I Love My Phone, I Hate the Phone Industry

In college I built my own computer. It was a great experience, and I still use that computer 7 years later when writing this. Saying you built your own computer tends to earn a lot of tech savvy points with the average person, but it's really not that hard. A lot's changed since the days of Wozniak's home brew club & the Altair, and these days you can by the parts and put them together without much more difficulty than assembling a piece of Ikea furniture. If you need an upgrade later, you can open your case up & snap a piece in.

This ease is based in no small part on the standardization of the ATX & PCI standards, a set of guidelines for how hardware should be made in such a way as to be compatible with other devices. One thing that's impressed and worried me lately is the dearth of such a standard for cell phones, and the perhaps anemic attempts to create one. It's an unfortunate marker of the way technology has gone from a scientific industry with the goal of empowering individuals and humankind to a consumer industry chasing fashion and trendiness, but I'm getting ahead of myself.

People are talking a lot these days about a little thing a little, 3.5 millimeter thing. Apple decided not to include a headphone jack on their phones, Google is following suit with their latest Pixel, and the creator of the android OS also axed the jack with the Essential Phone. The last one really bugs me, because empowering the tech consumer with more choices is one of the reasons why essential was founded, and yet the most ubiquitous, easy to use, and powerful interface options was deemed unnecessary.
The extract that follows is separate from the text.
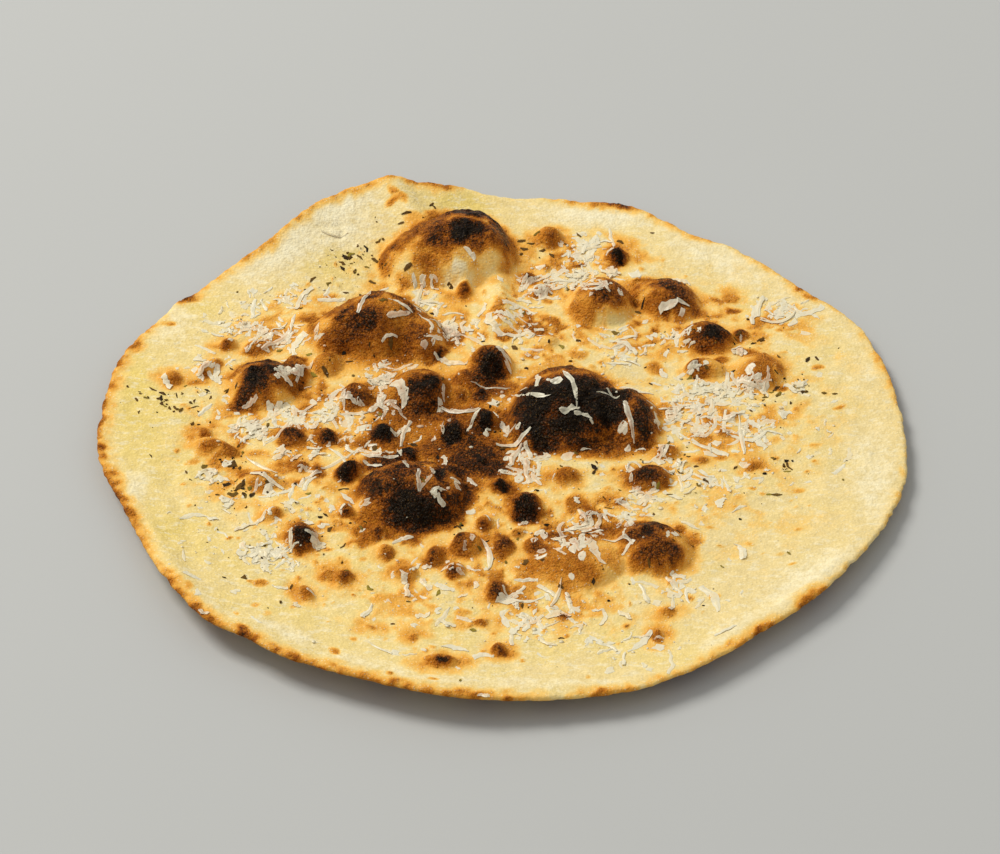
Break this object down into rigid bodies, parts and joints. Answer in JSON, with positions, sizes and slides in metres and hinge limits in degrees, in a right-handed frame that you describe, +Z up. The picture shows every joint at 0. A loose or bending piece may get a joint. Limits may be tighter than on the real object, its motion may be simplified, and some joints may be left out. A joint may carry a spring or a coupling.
{
  "type": "focaccia",
  "caption": "Thin round focaccia with a lifted uneven rim, browned and burnt blisters, and baked-on cheese shreds and herb flakes.",
  "frame": {"origin": "middle of the bread's footprint, on the surface that it lies on", "axes": "+X to the right along the bread's longest width, +Y away from the side that faces the viewer, +Z up out of the blistered face"},
  "size_m": [0.278, 0.2668, 0.0193],
  "materials": {
    "crust": "baked dough, matt, pale gold with browned and burnt blisters"
  },
  "bodies": {
    "root": {"focaccia": "crust"}
  },
  "joints": []
}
OK, when I started this blog I wanted to stick to bigger issues, things that effect society or even humanity. Why am I letting myself get distracted by the minutia of what's popular in cell phones these days? Well, it's because this is a symptom of a larger, much more insidious cultural disease. Wow, OK that could be overselling it, but as I've mentioned before the choice to go with something stylish or convenient instead of something which creates an empowering infrastructure is perilous.

The Essential phone has some special connectors for accessories. Motorola is making phones with attachable accessories as well, but they go the extra mile of providing a developer kit for independent companies that want to produce these. The highest level of this was the now tragically defunct Project Ara which planned to produce an entirely modular smartphone. It also had the distinction of being the only project I know of that would have released a standard that could be used by any company to produce appropriate components. If the essential accessories or moto mods take off, any other manufacturer that wants to let customers use these will have to license the specifications from essential or Motorola, and that means they probably won't proliferate anytime soon.
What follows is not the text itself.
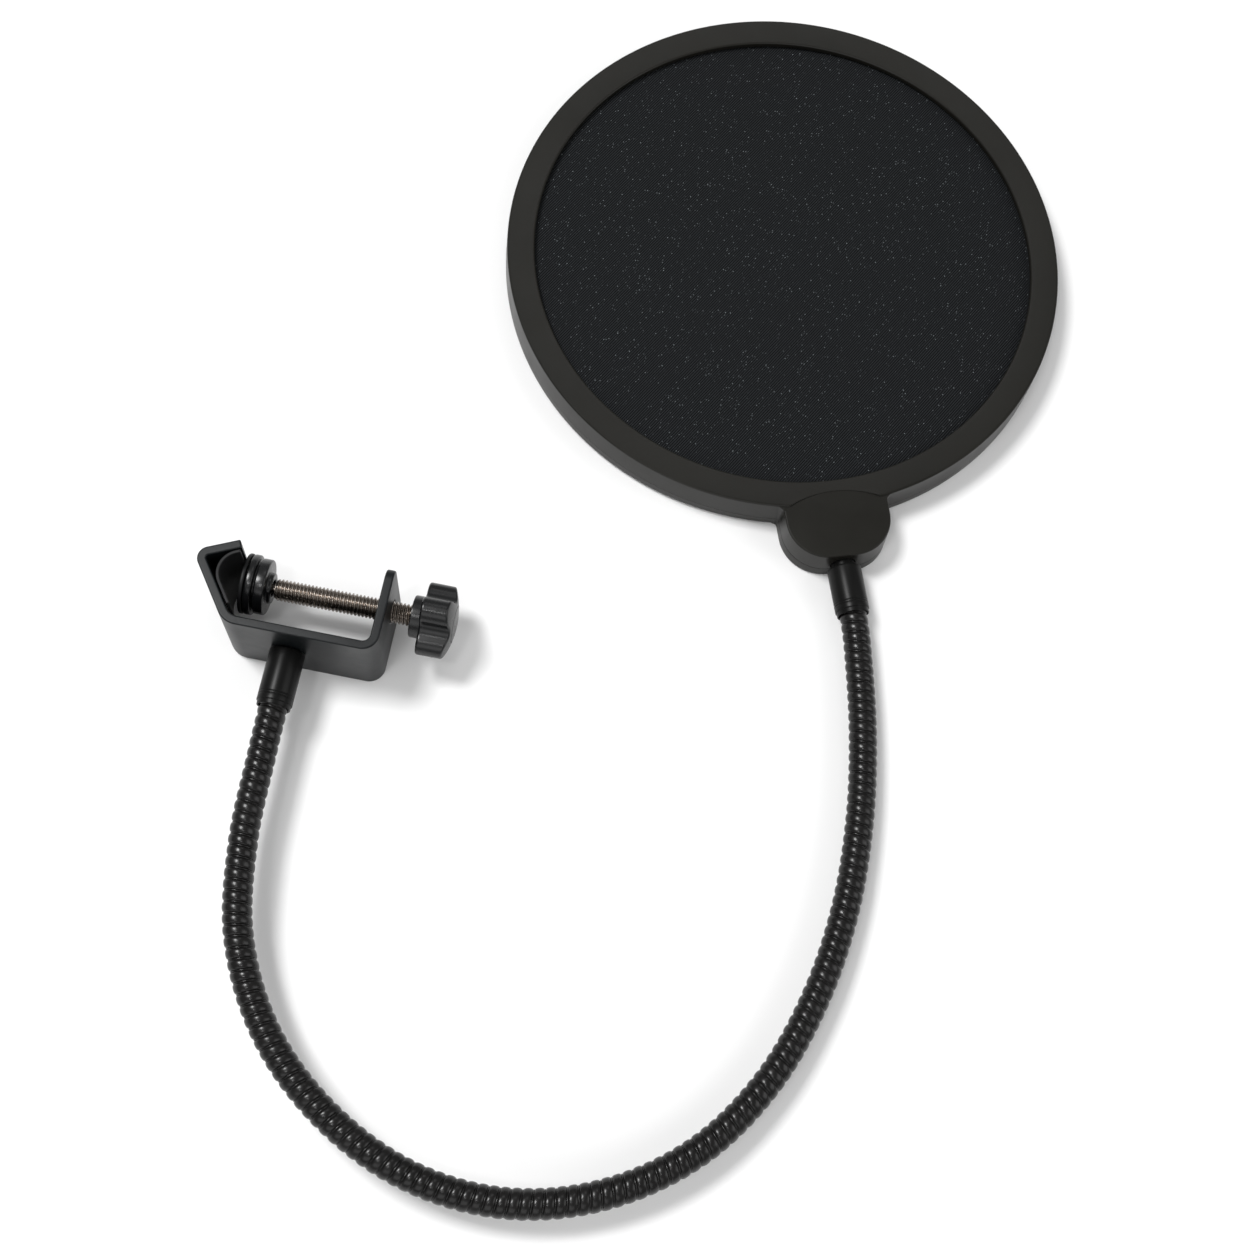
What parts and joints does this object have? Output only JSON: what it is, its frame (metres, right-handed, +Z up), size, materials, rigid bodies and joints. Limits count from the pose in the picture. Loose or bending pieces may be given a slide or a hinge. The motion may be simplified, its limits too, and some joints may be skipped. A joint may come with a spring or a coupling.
{
  "type": "microphone pop filter",
  "caption": "Round double-screen microphone pop filter on a bendable gooseneck with a screw clamp, its ring joined to the neck by a rim tab; lies flat on a table.",
  "frame": {"origin": "middle of the footprint of the whole object lying flat, on the surface it lies on", "axes": "+Z up, along the filter ring's axis and the clamp strap's width; +Y from the gooseneck's far bend towards the filter ring; +X from the clamp's jaw towards its knob, along the clamp screw"},
  "size_m": [0.2186, 0.3599, 0.028],
  "materials": {
    "front_shell": "satin moulded plastic",
    "rear_shell": "satin moulded plastic",
    "front_screen": "fine woven nylon, stretched",
    "rear_screen": "fine woven nylon, stretched",
    "front_hoop": "plain moulded",
    "rear_hoop": "plain moulded",
    "spacer_ring": "plain moulded",
    "shell_screw_left": "zinc plated",
    "shell_screw_right": "zinc plated",
    "ring_ferrule": "satin moulded plastic",
    "clamp_ferrule": "black, satin",
    "neck_screw": "zinc plated",
    "neck_washer": "zinc plated",
    "clamp_bracket": "black powder coat",
    "jaw_liner": "smooth soft strip",
    "clamp_screw": "dark nickel",
    "ball_seat": "natural acetal",
    "pressure_pad": "moulded",
    "pad_face": "smooth",
    "clamp_knob": "moulded, semi-gloss",
    "knob_insert": "knurled blank",
    "neck_link_01": "black, wound wire",
    "neck_link_02": "black, wound wire",
    "neck_link_03": "black, wound wire",
    "neck_link_04": "black, wound wire",
    "neck_link_05": "black, wound wire",
    "neck_link_06": "black, wound wire",
    "neck_link_07": "black, wound wire",
    "neck_link_08": "black, wound wire",
    "neck_link_09": "black, wound wire",
    "neck_link_10": "black, wound wire",
    "neck_link_11": "black, wound wire"
  },
  "bodies": {
    "clamp": {"clamp_bracket": "clamp_bracket", "jaw_liner": "jaw_liner", "clamp_ferrule": "clamp_ferrule", "neck_washer": "neck_washer", "neck_screw": "neck_screw", "neck_link_01": "neck_link_01"},
    "neck_02": {"neck_link_02": "neck_link_02"},
    "neck_03": {"neck_link_03": "neck_link_03"},
    "neck_04": {"neck_link_04": "neck_link_04"},
    "neck_05": {"neck_link_05": "neck_link_05"},
    "neck_06": {"neck_link_06": "neck_link_06"},
    "neck_07": {"neck_link_07": "neck_link_07"},
    "neck_08": {"neck_link_08": "neck_link_08"},
    "neck_09": {"neck_link_09": "neck_link_09"},
    "neck_10": {"neck_link_10": "neck_link_10"},
    "filter_head": {"neck_link_11": "neck_link_11", "ring_ferrule": "ring_ferrule", "front_shell": "front_shell", "rear_shell": "rear_shell", "front_screen": "front_screen", "rear_screen": "rear_screen", "front_hoop": "front_hoop", "rear_hoop": "rear_hoop", "spacer_ring": "spacer_ring", "shell_screw_left": "shell_screw_left", "shell_screw_right": "shell_screw_right"},
    "seat": {"ball_seat": "ball_seat"},
    "pad": {"pressure_pad": "pressure_pad", "pad_face": "pad_face"},
    "screw": {"clamp_screw": "clamp_screw", "clamp_knob": "clamp_knob", "knob_insert": "knob_insert"}
  },
  "joints": [
    {"name": "neck_bend_01", "type": "hinge", "parent": "clamp", "child": "neck_02", "pos_m": [-0.08236, -0.08481, 0.01394], "axis": [0, 0, 1], "range_deg": [-40, 15]},
    {"name": "neck_lift_02", "type": "hinge", "parent": "neck_02", "child": "neck_03", "pos_m": [-0.07824, -0.12102, 0.01353], "axis": [-0.962, -0.2731, 0], "range_deg": [-30, 30]},
    {"name": "neck_bend_03", "type": "hinge", "parent": "neck_03", "child": "neck_04", "pos_m": [-0.06001, -0.15226, 0.01279], "axis": [0, 0, 1], "range_deg": [-40, 15]},
    {"name": "neck_lift_04", "type": "hinge", "parent": "neck_04", "child": "neck_05", "pos_m": [-0.02949, -0.17183, 0.01182], "axis": [-0.3481, -0.9375, 0], "range_deg": [-30, 30]},
    {"name": "neck_bend_05", "type": "hinge", "parent": "neck_05", "child": "neck_06", "pos_m": [0.00649, -0.17518, 0.0107], "axis": [0, 0, 1], "range_deg": [-40, 15]},
    {"name": "neck_lift_06", "type": "hinge", "parent": "neck_06", "child": "neck_07", "pos_m": [0.03954, -0.16048, 0.00955], "axis": [-0.617, 0.787, 0], "range_deg": [-30, 30]},
    {"name": "neck_bend_07", "type": "hinge", "parent": "neck_07", "child": "neck_08", "pos_m": [0.06196, -0.13205, 0.00843], "axis": [0, 0, 1], "range_deg": [-40, 15]},
    {"name": "neck_lift_08", "type": "hinge", "parent": "neck_08", "child": "neck_09", "pos_m": [0.07238, -0.09716, 0.00746], "axis": [-0.9877, 0.1562, 0], "range_deg": [-30, 30]},
    {"name": "neck_bend_09", "type": "hinge", "parent": "neck_09", "child": "neck_10", "pos_m": [0.07387, -0.06073, 0.00672], "axis": [0, 0, 1], "range_deg": [-40, 15]},
    {"name": "neck_lift_10", "type": "hinge", "parent": "neck_10", "child": "filter_head", "pos_m": [0.06872, -0.02459, 0.00631], "axis": [-0.9778, -0.2096, 0], "range_deg": [-30, 30]},
    {"name": "pad_travel", "type": "slide", "parent": "clamp", "child": "seat", "axis": [1, 0, 0], "range_m": [0, 0.028]},
    {"name": "pad_tilt", "type": "hinge", "parent": "seat", "child": "pad", "pos_m": [-0.0935, -0.03435, 0.014], "axis": [0, 0, 1], "range_deg": [-2, 2]},
    {"name": "screw_turn", "type": "hinge", "parent": "seat", "child": "screw", "pos_m": [-0.0935, -0.03435, 0.014], "axis": [1, 0, 0], "range_deg": [0, 10081]}
  ],
  "couplings": [
    {"joint": "screw_turn", "follows": "pad_travel", "rad_per_m": 6283.2}
  ]
}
And thus we, the consumer, have to be content taking whatever the phone companies decide to give us. Oh, we can shop around a little for more memory here or a better camera there, but the reality is we can't really choose what we want in our phones, or how they work. A handful of tech giants makes those decisions for us. And that's not only true for phones. that's true for social networks, gaming platforms, and more. What's the more? Well, perhaps news organizations, political parties, and advertisements. This is where the insidious cultural disease part comes up. Most people have their phone on them for most of the day in 2017. We can't act like decisions about how that works being made by some team of marketers and engineers rather than individuals is OK and won't siphon away independence and freedom from the individual.